Im Gipfelbuch (oder Passbuch?) lag der letzte Eintrag dann auch schon einen ganz schönen Moment zurück.

Auf der anderen Seite löste dann für den Abstieg ein grossblockiges (gibt es dieses Adjektiv???) Geröllfeld das Couloir des Aufstiegs ab. Doch viel Besser war dies nun auch wieder nicht, im Schnee kann da auch ganz schön viel Zeit verloren gehen...

Nach weiteren Diskussionen einigten wir uns darauf, den Gipfel nördlich des Lago del Piatto (nordöstlich von L'Uomo) zu besteigen, um danach dem Grat zu folgen (ja, meine Begleiter waren noch immer überzeugt, dies sei möglich für uns...).

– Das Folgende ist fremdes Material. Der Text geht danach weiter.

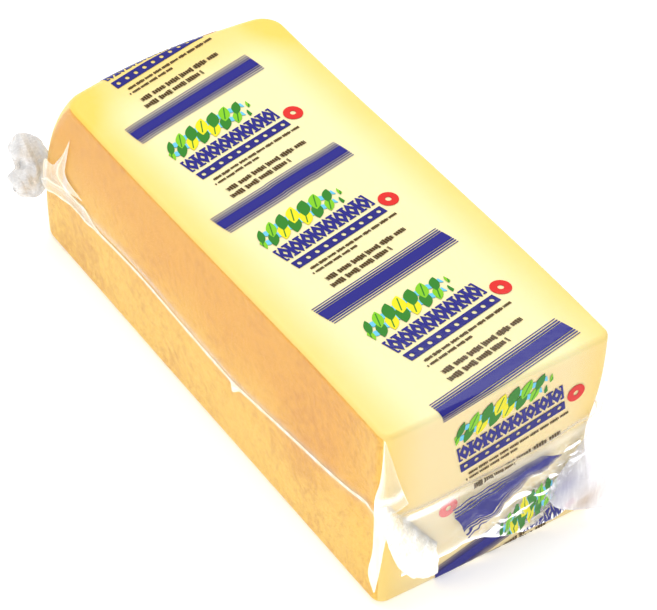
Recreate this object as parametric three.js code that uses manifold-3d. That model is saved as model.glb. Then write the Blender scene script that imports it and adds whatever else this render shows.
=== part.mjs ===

Oben angekommen schien es abermals kein Weiterkommen zu geben. Nun löschte es mir definitiv ab und ich beschloss (unumstimmbar) den Rückweg anzutreten. Doch anstatt mit mir zu kommen, wünschten meine Begleiter mir viel Glück und versuchten tatsächlich im Schnee auf dem Grat weiterzukommen.
Mir war das unterdessen egal und ich  trat ab dem Lago Piatto den Abstieg an. Schon nach kürzester Zeit verlor ich den Handyempfang und war so definitiv auch mich alleine gestellt. Ich ging den ganzen Weg zu Fuss zurück nach Mogno. Auf dieser Wanderung legte ich (damals gänzlich untrainiert) schlussendlich 46 Leistungskilometer zurück und kam total erschöpft um 17:00 wieder im Lagerhaus an.

Meine Kollegen brachen ca. 2h nach unserer Aufteilung ihre Tour ebenfalls ab und kehren zurück, im Unterschied zu mir wurden sie von einem Leiter zurückgefahren, da sie derart erschöpft sind.

Fotos der Tour habe ich leider keine, da nur meine Begleiter fotografiert haben, die Bilder habe ich nie erhalten. Als einzige Erinnerung bleibt mir ein professionell aussehendes Kartenmäppchen, dass sie mir bei unserer Aufteilung mitgegeben haben.

Fazit:
Diese Wanderung war eine Tortur. Doch ich lernte viel dabei: Ich würde nie mehr einfach auf eine Wanderung mitgehen, ohne nicht zuvor die Route analysiert zu haben oder zu wissen, dass mein Partner wirklich kompetent ist.
Ich möchte mit diesem Bericht meine beiden Begleiter auf keinen Fall schlecht machen, man muss diese Tour wohl einfach als jugendlichen Leichtsinn abtun. Jugendlich bin ich zwar immer noch, den Leichtsinn jedoch, habe ich unterdessen (zumindest was die Berge betrifft) abgelegt.